Diversamente de dezessete países da América Latina, o Brasil ainda não dispõe de legislação específica a respeito da violência contra a mulher. Aplica-se a chamada Lei 9099/95, que instituiu os Juizados Especiais Criminais (JECrim) para tratar especificamente das infrações penais de menor potencial ofensivo, ou seja, aquelas consideradas de menor gravidade, cuja pena máxima prevista em lei não seja superior a um ano. Contudo tal resposta tem se mostrado absolutamente insatisfatória, a começar pela equivocada noção de que a violência contra a mulher poderia ser concebida como infração penal de menor potencial ofensivo e não como grave violação a direitos humanos. Pesquisas demonstram o quanto a aplicação da Lei 9099/95 para os casos de violência contra a mulher implica a naturalização e a legitimação deste padrão de violência, reforçando a hierarquia entre os gêneros.
O grau de ineficácia da referida lei revela o paradoxo do Estado romper com a clássica dicotomia público-privado, de forma a dar visibilidade a violações que ocorrem no domínio privado, para, então, devolvê-las a este mesmo domínio, sob o manto da banalização, em que o agressor é condenado a pagar à vítima uma cesta básica ou meio fogão ou meia geladeira…Os casos de violência contra a mulher ora são vistos como mera “querela doméstica”, ora como reflexo de ato de “vingança ou implicância da vítima”, ora decorrentes da culpabilidade da própria vítima, no perverso jogo de que a mulher teria merecido, por seu comportamento, a resposta violenta. Isto culmina com a conseqüente falta de credibilidade no aparato da justiça. No Brasil, apenas 2% dos acusados em casos de violência contra a mulher são condenados.
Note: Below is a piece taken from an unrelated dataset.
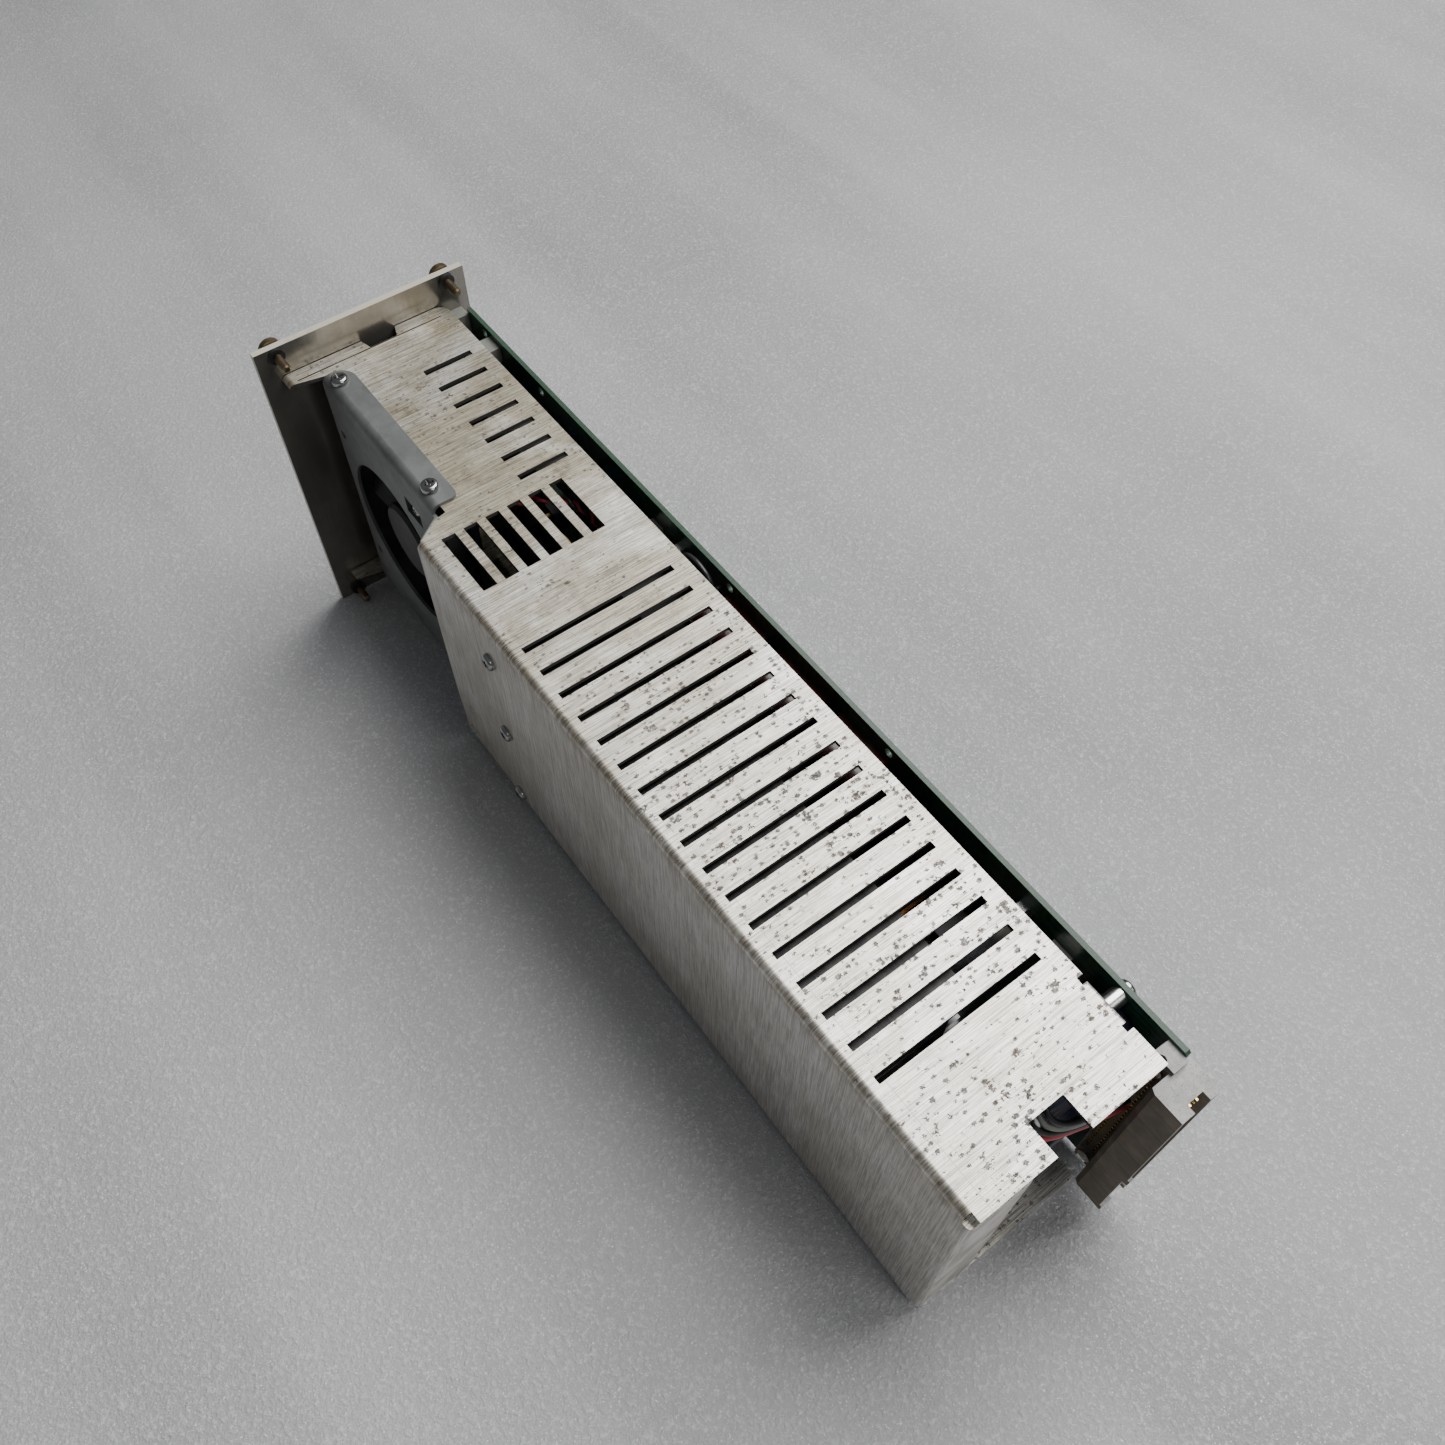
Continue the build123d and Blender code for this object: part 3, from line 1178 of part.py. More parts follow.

No campo jurídico a omissão do Estado Brasileiro afronta a Convenção Interamericana para Prevenir, Punir e Erradicar a Violência contra a Mulher – a “Convenção de Belém do Pará” – ratificada pelo Brasil em 1995. Esta Convenção reconhece a violência contra a mulher como um fenômeno generalizado, que alcança, sem distinção de raça, classe, religião, idade ou qualquer outra condição, um elevado número de mulheres. Afirma que esta violência constitui grave violação aos direitos humanos, constituindo manifestação de relações de poder historicamente desiguais entre mulheres e homens.
Define ainda a violência contra a mulher como “qualquer ação ou conduta, baseada no gênero, que cause morte, dano ou sofrimento físico, sexual ou psicológico `a mulher, tanto na esfera pública, como na privada”. A violência baseada no gênero ocorre quando um ato é dirigido contra uma mulher porque é mulher ou quando atos afetam as mulheres de forma desproporcional. Segundo investigação feita pela Human Rights Watch (“Injustiça Criminal x Violência contra a Mulher no Brasil”), de cada 100 mulheres brasileiras assassinadas, 70 o são no âmbito de suas relações domésticas; de acordo com pesquisa realizada pelo Movimento Nacional de Direitos Humanos (“Primavera já Partiu”), 66,3% dos acusados em homicídios contra mulheres são seus parceiros; dados da ONU demonstram que a violência doméstica é a principal causa de lesões em mulheres entre 15 e 44 anos no mundo, sendo que no Brasil uma a cada quatro mulheres já foi vítima de violência doméstica. A violência doméstica compromete 14,6% do Produto Interno Bruto (PIB) da América Latina e 10,5% do PIB do Brasil.
Consagra a Convenção de Belém do Pará deveres aos Estados-partes, para que adotem políticas públicas destinadas a prevenir, punir e erradicar a violência contra a mulher. Com base nesta Convenção, em 2001 o Estado Brasileiro foi condenado pela Comissão Interamericana de Direitos Humanos por negligência e omissão em relação à violência doméstica. A Comissão Interamericana determinou ao Estado brasileiro, dentre outras medidas, “prosseguir e intensificar o processo de reforma, a fim de romper com a tolerância estatal e o tratamento discriminatório com respeito à violência doméstica contra as mulheres no Brasil” (Caso Maria da Penha, Informe N. 54/01, de 16 de abril de 2001).
No final de 2004, o Poder Executivo finalmente encaminhou ao Congresso Nacional o projeto de lei 4559/2004, com a finalidade de criar mecanismos para coibir a violência doméstica e familiar contra a mulher. Ações estatais são urgentes e necessárias para o enfrentamento da violência que acomete milhares de mulheres no Brasil. É dever do Estado brasileiro implementar políticas públicas destinadas a prevenir, punir e erradicar a violência contra a mulher, em consonância com os parâmetros internacionais e constitucionais, rompendo com o perverso ciclo de violência que, banalizado e legitimado, subtrai a vida de metade da população brasileira.